### INSTRUCTIONS FOR THE TASK:
Set down the material once more, exactly as it appears.

### DATA:
***

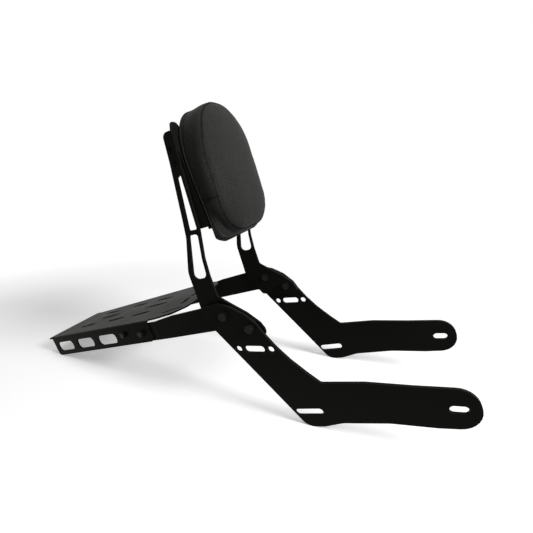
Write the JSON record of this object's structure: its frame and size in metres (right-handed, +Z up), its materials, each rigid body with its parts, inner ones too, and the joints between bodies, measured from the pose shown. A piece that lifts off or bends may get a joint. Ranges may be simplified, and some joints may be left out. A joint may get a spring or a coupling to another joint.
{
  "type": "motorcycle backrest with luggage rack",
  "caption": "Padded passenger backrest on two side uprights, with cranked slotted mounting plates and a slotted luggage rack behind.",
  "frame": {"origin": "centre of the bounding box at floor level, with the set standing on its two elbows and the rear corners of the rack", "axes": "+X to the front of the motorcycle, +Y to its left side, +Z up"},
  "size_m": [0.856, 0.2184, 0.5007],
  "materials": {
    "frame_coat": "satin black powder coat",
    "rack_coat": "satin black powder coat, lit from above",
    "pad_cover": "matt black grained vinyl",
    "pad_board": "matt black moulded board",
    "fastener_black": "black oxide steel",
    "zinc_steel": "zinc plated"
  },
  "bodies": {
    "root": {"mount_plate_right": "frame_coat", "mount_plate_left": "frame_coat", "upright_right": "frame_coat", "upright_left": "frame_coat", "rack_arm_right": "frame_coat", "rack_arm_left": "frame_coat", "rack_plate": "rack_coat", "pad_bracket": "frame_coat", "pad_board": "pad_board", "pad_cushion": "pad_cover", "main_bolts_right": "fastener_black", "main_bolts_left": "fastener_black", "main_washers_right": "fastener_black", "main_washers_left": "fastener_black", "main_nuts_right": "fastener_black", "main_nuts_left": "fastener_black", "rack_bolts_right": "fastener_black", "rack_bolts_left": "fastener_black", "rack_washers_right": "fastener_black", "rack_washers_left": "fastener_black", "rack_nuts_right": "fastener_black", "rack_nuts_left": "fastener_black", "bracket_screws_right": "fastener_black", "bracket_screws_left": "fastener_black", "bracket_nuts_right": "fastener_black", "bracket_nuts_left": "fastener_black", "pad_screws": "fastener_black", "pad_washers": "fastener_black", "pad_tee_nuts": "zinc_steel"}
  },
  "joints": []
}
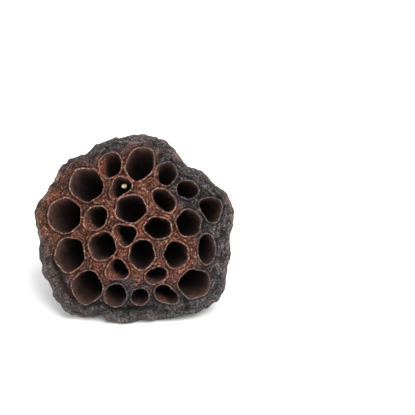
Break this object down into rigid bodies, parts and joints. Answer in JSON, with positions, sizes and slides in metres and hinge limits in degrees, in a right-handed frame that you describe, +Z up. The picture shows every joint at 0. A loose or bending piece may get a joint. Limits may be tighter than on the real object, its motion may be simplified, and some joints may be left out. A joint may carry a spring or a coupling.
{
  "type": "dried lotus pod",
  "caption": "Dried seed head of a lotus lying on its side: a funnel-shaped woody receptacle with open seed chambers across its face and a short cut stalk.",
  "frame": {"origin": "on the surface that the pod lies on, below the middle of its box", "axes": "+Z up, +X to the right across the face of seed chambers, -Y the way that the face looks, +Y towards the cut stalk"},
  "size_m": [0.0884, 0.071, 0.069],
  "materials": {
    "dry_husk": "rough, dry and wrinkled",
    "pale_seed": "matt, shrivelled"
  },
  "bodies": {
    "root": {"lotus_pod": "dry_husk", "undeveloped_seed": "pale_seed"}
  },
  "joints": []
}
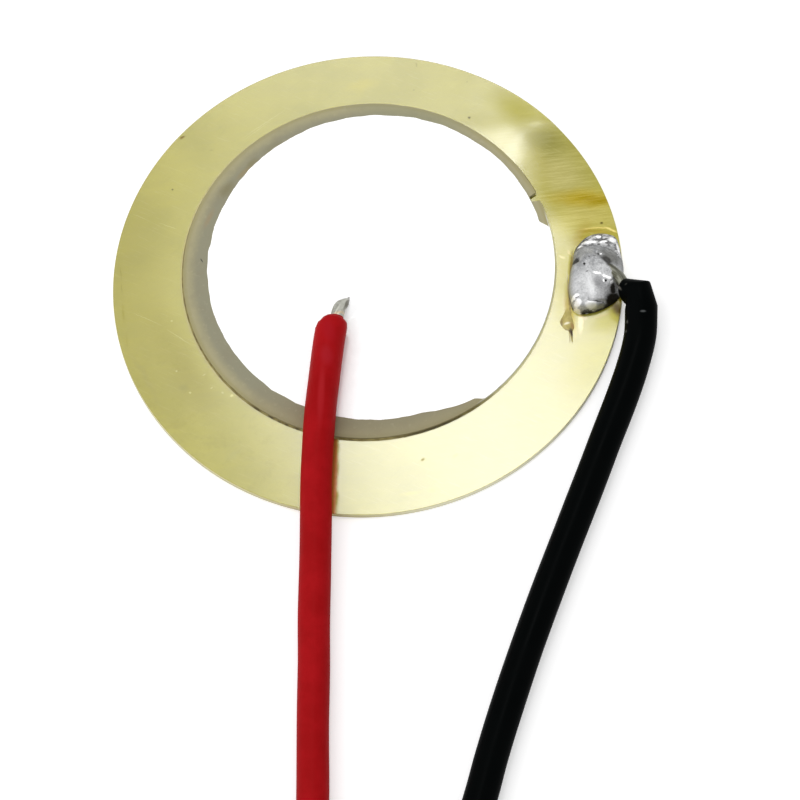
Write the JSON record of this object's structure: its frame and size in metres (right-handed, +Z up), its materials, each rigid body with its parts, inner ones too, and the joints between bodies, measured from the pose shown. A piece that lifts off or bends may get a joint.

***

### ANSWER TO THIS PROBLEM:
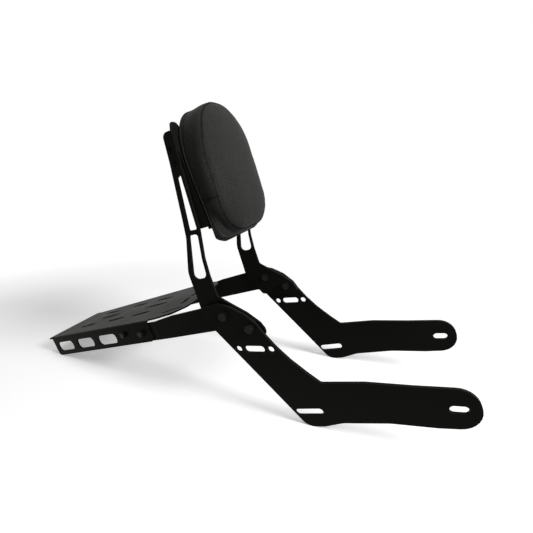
Write the JSON record of this object's structure: its frame and size in metres (right-handed, +Z up), its materials, each rigid body with its parts, inner ones too, and the joints between bodies, measured from the pose shown. A piece that lifts off or bends may get a joint. Ranges may be simplified, and some joints may be left out. A joint may get a spring or a coupling to another joint.
{
  "type": "motorcycle backrest with luggage rack",
  "caption": "Padded passenger backrest on two side uprights, with cranked slotted mounting plates and a slotted luggage rack behind.",
  "frame": {"origin": "centre of the bounding box at floor level, with the set standing on its two elbows and the rear corners of the rack", "axes": "+X to the front of the motorcycle, +Y to its left side, +Z up"},
  "size_m": [0.856, 0.2184, 0.5007],
  "materials": {
    "frame_coat": "satin black powder coat",
    "rack_coat": "satin black powder coat, lit from above",
    "pad_cover": "matt black grained vinyl",
    "pad_board": "matt black moulded board",
    "fastener_black": "black oxide steel",
    "zinc_steel": "zinc plated"
  },
  "bodies": {
    "root": {"mount_plate_right": "frame_coat", "mount_plate_left": "frame_coat", "upright_right": "frame_coat", "upright_left": "frame_coat", "rack_arm_right": "frame_coat", "rack_arm_left": "frame_coat", "rack_plate": "rack_coat", "pad_bracket": "frame_coat", "pad_board": "pad_board", "pad_cushion": "pad_cover", "main_bolts_right": "fastener_black", "main_bolts_left": "fastener_black", "main_washers_right": "fastener_black", "main_washers_left": "fastener_black", "main_nuts_right": "fastener_black", "main_nuts_left": "fastener_black", "rack_bolts_right": "fastener_black", "rack_bolts_left": "fastener_black", "rack_washers_right": "fastener_black", "rack_washers_left": "fastener_black", "rack_nuts_right": "fastener_black", "rack_nuts_left": "fastener_black", "bracket_screws_right": "fastener_black", "bracket_screws_left": "fastener_black", "bracket_nuts_right": "fastener_black", "bracket_nuts_left": "fastener_black", "pad_screws": "fastener_black", "pad_washers": "fastener_black", "pad_tee_nuts": "zinc_steel"}
  },
  "joints": []
}
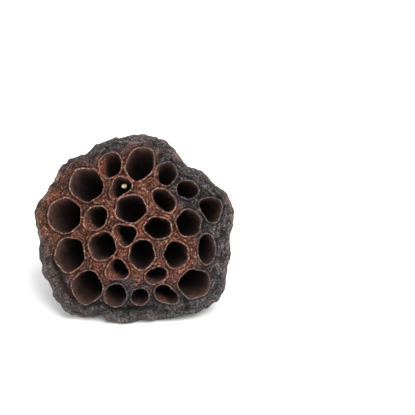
Break this object down into rigid bodies, parts and joints. Answer in JSON, with positions, sizes and slides in metres and hinge limits in degrees, in a right-handed frame that you describe, +Z up. The picture shows every joint at 0. A loose or bending piece may get a joint. Limits may be tighter than on the real object, its motion may be simplified, and some joints may be left out. A joint may carry a spring or a coupling.
{
  "type": "dried lotus pod",
  "caption": "Dried seed head of a lotus lying on its side: a funnel-shaped woody receptacle with open seed chambers across its face and a short cut stalk.",
  "frame": {"origin": "on the surface that the pod lies on, below the middle of its box", "axes": "+Z up, +X to the right across the face of seed chambers, -Y the way that the face looks, +Y towards the cut stalk"},
  "size_m": [0.0884, 0.071, 0.069],
  "materials": {
    "dry_husk": "rough, dry and wrinkled",
    "pale_seed": "matt, shrivelled"
  },
  "bodies": {
    "root": {"lotus_pod": "dry_husk", "undeveloped_seed": "pale_seed"}
  },
  "joints": []
}
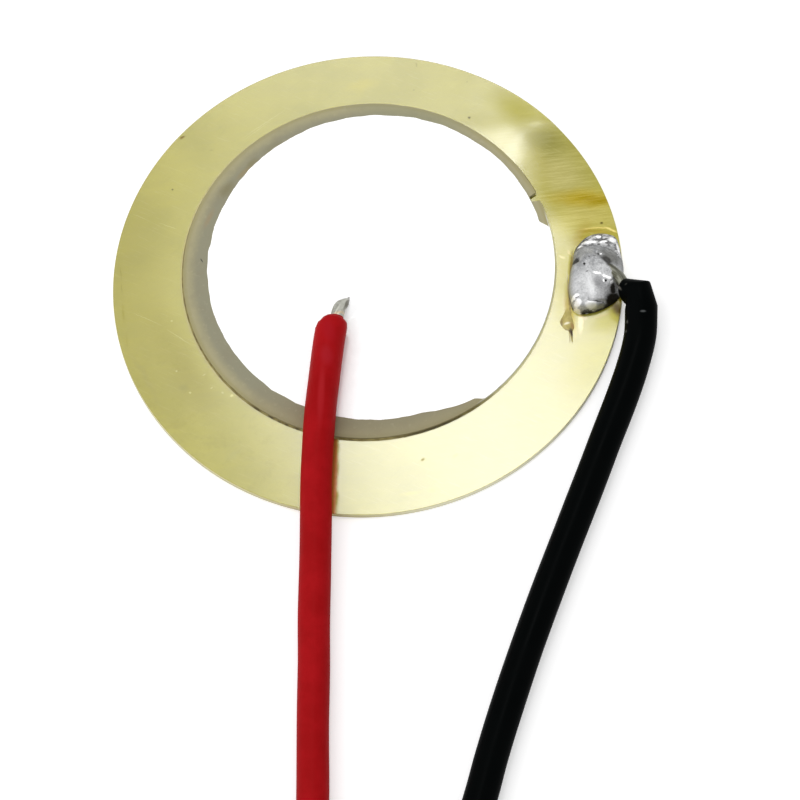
Write the JSON record of this object's structure: its frame and size in metres (right-handed, +Z up), its materials, each rigid body with its parts, inner ones too, and the joints between bodies, measured from the pose shown. A piece that lifts off or bends may get a joint.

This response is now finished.